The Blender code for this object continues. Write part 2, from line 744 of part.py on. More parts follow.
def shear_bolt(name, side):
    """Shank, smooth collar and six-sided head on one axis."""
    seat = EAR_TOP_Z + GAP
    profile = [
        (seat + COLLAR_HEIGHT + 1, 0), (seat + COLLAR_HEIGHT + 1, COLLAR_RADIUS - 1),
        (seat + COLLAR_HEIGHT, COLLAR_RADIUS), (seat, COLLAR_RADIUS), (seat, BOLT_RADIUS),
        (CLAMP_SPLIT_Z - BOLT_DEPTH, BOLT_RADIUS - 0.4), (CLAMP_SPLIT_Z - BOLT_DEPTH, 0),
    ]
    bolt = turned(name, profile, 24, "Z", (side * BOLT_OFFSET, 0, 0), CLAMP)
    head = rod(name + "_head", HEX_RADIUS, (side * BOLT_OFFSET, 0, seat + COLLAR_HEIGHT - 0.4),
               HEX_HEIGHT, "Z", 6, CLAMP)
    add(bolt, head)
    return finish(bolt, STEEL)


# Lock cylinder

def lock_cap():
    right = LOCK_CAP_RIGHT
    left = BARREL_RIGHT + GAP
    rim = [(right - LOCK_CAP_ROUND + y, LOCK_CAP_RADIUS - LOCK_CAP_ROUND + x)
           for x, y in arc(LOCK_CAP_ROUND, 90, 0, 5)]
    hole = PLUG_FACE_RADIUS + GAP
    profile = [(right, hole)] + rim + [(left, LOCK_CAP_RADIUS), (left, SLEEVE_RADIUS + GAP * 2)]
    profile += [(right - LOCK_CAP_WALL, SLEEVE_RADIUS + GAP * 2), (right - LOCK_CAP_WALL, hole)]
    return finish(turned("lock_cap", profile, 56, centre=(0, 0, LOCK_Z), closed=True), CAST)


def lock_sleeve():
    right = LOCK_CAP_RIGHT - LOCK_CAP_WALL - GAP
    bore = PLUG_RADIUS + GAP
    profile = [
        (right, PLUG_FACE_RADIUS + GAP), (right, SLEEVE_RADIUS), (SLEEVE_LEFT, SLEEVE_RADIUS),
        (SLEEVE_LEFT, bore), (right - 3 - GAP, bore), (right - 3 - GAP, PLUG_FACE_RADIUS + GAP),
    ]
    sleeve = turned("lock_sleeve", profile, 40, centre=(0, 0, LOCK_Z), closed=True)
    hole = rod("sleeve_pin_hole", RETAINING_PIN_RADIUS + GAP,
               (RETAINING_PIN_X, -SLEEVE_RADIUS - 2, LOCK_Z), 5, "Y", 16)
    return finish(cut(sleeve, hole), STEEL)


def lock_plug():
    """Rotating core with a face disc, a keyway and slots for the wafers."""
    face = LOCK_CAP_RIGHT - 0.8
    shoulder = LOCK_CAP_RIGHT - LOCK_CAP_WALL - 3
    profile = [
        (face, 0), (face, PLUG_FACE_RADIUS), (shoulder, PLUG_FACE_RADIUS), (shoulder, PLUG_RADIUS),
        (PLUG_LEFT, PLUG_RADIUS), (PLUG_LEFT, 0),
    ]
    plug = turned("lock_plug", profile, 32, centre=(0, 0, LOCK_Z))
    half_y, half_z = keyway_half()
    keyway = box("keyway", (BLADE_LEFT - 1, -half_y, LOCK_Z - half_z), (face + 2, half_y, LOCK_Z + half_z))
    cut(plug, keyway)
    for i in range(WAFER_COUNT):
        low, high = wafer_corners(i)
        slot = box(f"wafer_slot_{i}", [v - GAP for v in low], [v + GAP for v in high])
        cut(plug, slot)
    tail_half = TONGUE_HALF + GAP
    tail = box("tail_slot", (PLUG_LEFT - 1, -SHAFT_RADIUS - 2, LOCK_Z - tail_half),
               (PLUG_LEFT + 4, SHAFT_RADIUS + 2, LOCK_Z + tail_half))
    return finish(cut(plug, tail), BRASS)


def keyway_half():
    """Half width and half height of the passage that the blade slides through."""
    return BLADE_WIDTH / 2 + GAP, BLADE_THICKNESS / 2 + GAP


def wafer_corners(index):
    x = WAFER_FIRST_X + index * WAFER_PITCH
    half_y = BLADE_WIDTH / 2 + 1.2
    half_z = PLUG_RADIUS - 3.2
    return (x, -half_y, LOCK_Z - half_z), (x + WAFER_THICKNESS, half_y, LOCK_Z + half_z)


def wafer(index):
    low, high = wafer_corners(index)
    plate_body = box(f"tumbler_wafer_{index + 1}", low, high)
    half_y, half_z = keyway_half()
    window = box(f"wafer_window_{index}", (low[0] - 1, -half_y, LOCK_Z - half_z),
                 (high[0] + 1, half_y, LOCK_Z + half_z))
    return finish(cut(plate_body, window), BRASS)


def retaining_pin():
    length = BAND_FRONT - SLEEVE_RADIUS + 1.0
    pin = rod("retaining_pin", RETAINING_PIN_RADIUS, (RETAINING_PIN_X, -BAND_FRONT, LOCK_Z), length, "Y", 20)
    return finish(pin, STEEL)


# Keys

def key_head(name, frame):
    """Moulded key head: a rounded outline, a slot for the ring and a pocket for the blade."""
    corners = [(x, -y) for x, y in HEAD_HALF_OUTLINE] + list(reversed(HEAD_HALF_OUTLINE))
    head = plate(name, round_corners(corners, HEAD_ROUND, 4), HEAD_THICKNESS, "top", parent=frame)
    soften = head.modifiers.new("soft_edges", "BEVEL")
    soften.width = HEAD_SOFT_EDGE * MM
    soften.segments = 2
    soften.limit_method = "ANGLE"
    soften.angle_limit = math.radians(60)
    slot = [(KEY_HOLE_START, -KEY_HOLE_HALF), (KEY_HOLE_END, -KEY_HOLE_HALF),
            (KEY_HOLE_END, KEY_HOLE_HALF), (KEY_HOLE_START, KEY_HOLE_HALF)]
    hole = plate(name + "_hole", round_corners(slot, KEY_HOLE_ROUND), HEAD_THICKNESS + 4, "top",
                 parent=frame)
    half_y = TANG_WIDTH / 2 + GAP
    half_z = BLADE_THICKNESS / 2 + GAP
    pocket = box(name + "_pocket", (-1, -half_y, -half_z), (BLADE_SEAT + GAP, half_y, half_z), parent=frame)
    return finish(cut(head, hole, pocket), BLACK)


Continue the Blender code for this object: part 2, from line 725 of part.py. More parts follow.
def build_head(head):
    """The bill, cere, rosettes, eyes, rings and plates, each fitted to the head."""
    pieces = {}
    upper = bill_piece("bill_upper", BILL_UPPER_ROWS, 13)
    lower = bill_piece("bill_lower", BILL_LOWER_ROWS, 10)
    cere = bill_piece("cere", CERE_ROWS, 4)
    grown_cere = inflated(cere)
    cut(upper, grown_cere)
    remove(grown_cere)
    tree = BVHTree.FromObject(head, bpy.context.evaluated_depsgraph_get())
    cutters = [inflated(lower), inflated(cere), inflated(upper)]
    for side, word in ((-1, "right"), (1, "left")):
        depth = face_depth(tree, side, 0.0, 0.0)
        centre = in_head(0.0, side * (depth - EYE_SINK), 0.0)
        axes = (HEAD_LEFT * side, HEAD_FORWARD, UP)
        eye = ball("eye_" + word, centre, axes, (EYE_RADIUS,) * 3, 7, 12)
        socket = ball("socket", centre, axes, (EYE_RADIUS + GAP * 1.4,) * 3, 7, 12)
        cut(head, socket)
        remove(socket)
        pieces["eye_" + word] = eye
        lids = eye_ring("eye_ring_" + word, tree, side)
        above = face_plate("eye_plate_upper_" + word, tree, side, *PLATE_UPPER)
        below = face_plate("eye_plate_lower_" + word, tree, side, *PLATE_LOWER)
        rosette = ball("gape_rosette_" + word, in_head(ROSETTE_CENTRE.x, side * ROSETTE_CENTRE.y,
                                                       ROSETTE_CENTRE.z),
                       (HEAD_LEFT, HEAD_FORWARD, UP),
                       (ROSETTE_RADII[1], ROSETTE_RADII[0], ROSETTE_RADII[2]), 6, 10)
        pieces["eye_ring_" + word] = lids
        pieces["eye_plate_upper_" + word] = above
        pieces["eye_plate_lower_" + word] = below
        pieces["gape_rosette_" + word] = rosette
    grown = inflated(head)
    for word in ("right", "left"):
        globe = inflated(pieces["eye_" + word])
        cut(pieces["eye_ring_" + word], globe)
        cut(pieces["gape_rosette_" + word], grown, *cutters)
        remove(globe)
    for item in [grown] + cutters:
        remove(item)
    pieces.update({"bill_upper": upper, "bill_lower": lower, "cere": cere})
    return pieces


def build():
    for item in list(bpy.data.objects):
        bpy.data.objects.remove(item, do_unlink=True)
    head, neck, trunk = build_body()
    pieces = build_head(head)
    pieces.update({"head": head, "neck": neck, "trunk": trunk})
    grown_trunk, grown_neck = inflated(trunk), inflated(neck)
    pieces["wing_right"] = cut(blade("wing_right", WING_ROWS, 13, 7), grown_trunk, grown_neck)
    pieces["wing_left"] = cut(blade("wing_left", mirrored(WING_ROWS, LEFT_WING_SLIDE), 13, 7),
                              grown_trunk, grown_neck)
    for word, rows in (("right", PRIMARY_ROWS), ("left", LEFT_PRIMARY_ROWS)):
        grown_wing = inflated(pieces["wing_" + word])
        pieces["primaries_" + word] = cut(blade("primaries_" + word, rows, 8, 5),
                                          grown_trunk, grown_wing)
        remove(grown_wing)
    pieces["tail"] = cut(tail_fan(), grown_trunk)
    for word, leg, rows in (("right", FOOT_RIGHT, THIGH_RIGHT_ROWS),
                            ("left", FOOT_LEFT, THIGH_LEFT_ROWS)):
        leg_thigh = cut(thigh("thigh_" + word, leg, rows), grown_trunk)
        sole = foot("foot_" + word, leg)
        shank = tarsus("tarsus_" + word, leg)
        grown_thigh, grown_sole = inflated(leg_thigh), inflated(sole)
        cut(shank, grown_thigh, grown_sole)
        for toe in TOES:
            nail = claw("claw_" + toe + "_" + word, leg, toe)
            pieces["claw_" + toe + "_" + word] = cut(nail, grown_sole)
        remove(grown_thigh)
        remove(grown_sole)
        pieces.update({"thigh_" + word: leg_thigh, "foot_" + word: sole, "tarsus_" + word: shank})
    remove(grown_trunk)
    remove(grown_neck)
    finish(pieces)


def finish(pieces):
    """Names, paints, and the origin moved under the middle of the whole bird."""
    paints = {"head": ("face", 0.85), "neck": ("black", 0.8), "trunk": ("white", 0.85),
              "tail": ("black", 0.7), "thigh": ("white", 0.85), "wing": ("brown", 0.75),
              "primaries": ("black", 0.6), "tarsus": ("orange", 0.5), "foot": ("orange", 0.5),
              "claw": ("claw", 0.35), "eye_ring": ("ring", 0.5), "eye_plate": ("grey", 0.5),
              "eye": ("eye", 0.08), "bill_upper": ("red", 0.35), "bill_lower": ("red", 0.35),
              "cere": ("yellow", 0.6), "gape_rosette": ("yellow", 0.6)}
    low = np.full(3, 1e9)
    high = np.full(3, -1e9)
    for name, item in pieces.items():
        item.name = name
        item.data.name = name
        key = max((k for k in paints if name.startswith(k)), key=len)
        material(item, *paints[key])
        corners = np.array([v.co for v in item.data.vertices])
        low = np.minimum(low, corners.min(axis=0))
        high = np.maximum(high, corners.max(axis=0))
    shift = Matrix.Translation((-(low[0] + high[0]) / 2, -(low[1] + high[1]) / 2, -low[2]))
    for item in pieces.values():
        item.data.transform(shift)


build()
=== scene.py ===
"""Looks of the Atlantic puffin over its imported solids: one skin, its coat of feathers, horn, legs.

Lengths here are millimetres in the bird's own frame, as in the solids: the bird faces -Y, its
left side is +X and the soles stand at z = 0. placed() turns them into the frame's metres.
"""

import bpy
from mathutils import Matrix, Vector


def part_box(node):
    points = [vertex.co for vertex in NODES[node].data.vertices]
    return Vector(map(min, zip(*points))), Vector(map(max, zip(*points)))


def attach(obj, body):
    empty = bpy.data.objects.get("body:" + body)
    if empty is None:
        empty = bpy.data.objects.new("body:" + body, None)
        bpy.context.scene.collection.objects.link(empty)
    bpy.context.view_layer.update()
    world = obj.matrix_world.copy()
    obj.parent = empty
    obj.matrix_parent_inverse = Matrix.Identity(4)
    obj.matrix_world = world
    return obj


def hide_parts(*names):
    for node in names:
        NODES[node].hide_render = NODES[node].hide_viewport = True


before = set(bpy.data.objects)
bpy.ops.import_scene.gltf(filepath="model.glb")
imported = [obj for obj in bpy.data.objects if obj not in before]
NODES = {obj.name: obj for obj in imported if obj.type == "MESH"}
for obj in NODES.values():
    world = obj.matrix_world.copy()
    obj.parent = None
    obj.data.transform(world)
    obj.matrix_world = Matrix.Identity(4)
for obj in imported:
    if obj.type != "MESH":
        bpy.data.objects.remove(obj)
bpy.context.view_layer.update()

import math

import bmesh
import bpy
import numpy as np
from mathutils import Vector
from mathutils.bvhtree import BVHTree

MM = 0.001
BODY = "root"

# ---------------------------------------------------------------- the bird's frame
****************
• WRITTEN INSTRUCTION
Gather up the lines containing the word "context" from these records and copy them.

• RESPONSE TO THIS TASK
    tree = BVHTree.FromObject(head, bpy.context.evaluated_depsgraph_get())
        bpy.context.scene.collection.objects.link(empty)
    bpy.context.view_layer.update()
bpy.context.view_layer.update()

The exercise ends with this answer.